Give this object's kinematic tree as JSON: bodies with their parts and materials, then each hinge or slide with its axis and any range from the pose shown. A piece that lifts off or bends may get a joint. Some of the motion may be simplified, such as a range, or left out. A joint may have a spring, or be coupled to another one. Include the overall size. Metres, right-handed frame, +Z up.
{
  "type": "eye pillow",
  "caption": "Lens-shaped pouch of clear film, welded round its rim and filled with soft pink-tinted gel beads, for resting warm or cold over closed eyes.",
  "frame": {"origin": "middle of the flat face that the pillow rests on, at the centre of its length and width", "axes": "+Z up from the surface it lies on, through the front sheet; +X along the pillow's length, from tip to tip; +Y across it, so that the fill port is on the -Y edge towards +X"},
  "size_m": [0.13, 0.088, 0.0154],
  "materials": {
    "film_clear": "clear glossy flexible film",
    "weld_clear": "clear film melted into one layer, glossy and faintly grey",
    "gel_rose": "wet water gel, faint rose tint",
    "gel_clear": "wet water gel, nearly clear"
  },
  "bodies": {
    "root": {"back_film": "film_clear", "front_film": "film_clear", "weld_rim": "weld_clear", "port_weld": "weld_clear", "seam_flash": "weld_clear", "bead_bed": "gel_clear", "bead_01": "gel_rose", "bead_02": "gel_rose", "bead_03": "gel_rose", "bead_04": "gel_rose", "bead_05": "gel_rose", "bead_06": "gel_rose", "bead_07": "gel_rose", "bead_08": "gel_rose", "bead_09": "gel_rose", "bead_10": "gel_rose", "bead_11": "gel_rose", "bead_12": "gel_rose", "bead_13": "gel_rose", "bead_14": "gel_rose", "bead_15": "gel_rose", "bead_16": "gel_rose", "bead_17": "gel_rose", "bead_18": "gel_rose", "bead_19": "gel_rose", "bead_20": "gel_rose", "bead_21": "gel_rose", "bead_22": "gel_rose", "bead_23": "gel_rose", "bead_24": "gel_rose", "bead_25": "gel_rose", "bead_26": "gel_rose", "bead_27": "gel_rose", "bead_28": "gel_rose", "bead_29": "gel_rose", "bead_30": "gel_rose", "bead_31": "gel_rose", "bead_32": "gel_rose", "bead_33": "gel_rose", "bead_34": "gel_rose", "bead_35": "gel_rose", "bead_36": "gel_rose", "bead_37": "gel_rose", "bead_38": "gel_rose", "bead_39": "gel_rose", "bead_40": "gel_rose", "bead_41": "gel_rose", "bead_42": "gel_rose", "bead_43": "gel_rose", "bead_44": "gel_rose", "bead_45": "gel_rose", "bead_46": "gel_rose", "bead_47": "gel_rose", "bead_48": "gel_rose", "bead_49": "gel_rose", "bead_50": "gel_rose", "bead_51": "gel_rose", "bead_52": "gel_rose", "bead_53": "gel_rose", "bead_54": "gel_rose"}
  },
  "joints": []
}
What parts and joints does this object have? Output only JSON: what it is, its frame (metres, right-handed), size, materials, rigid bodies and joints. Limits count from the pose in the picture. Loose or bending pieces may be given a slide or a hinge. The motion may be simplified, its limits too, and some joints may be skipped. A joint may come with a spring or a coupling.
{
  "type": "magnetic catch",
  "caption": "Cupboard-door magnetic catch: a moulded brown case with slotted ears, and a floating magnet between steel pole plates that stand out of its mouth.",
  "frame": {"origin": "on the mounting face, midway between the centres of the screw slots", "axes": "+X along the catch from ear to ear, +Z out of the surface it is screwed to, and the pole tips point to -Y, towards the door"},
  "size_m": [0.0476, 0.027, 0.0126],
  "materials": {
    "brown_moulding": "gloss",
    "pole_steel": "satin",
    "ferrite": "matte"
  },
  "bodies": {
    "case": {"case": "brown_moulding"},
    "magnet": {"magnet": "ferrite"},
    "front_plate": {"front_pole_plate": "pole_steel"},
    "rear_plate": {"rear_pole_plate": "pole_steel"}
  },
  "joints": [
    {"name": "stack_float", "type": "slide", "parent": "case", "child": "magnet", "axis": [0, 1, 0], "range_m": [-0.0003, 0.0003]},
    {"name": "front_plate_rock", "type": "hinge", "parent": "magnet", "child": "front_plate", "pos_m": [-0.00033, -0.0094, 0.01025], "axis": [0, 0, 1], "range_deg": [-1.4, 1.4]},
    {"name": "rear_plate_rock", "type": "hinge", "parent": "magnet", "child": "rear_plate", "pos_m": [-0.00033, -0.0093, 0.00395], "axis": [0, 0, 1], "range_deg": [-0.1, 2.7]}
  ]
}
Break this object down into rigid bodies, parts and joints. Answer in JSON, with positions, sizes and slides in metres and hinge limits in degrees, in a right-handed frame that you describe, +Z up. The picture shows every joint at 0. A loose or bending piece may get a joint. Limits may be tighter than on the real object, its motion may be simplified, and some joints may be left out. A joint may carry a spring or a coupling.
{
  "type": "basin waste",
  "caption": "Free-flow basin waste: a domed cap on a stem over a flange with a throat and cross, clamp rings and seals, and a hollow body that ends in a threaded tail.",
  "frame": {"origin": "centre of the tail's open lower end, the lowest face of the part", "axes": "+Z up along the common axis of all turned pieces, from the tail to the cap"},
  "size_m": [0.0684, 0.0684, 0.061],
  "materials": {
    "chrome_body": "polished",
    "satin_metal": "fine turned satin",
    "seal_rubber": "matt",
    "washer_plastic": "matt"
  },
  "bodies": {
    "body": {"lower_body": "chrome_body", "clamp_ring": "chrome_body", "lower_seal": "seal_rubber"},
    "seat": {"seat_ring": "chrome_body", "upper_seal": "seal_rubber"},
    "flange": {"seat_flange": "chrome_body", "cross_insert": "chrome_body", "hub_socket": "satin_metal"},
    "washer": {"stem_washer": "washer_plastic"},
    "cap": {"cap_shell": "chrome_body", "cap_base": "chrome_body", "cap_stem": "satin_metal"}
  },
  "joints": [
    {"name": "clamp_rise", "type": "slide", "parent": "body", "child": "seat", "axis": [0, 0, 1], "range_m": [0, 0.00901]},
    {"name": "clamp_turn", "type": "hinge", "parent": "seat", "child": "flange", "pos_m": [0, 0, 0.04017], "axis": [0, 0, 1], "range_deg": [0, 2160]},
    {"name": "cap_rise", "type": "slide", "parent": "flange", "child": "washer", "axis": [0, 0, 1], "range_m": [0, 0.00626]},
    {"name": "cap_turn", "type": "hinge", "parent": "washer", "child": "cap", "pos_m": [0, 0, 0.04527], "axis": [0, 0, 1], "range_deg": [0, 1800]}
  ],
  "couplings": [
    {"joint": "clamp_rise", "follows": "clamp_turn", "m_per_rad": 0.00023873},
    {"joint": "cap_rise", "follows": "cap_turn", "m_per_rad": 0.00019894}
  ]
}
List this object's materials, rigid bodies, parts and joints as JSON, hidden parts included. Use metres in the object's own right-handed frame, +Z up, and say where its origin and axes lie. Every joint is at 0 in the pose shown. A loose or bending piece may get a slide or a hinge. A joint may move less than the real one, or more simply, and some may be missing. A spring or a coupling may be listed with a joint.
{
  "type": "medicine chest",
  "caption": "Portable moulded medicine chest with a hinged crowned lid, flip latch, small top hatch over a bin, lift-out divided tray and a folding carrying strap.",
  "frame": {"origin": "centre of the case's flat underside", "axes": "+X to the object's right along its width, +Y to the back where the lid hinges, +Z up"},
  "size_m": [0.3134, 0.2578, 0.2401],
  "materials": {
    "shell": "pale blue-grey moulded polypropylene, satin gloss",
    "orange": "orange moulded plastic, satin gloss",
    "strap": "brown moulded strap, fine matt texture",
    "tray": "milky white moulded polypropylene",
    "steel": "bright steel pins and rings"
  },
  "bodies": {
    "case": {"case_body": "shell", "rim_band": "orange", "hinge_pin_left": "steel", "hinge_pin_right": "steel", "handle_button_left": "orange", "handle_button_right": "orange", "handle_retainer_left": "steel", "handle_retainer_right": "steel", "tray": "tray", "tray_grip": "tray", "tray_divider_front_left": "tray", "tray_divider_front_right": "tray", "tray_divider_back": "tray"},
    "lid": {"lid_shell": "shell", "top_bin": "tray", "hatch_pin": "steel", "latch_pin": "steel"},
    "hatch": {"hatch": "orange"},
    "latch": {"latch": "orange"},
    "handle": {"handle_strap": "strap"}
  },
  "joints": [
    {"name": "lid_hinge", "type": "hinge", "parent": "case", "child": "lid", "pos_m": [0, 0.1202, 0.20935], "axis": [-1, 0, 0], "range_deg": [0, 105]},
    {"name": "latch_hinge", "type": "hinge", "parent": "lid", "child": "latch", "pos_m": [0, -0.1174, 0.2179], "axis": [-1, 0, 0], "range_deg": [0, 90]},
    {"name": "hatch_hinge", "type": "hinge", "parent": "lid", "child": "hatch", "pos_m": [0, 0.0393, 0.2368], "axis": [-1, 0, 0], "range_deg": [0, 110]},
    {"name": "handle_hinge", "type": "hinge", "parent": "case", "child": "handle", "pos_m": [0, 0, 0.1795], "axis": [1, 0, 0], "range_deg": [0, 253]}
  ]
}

THE EXERCISE -
Check each line of the records above for the word "from", then give the number of lines that have it, with no other words.

ANSWER FOR THIS EXERCISE -
5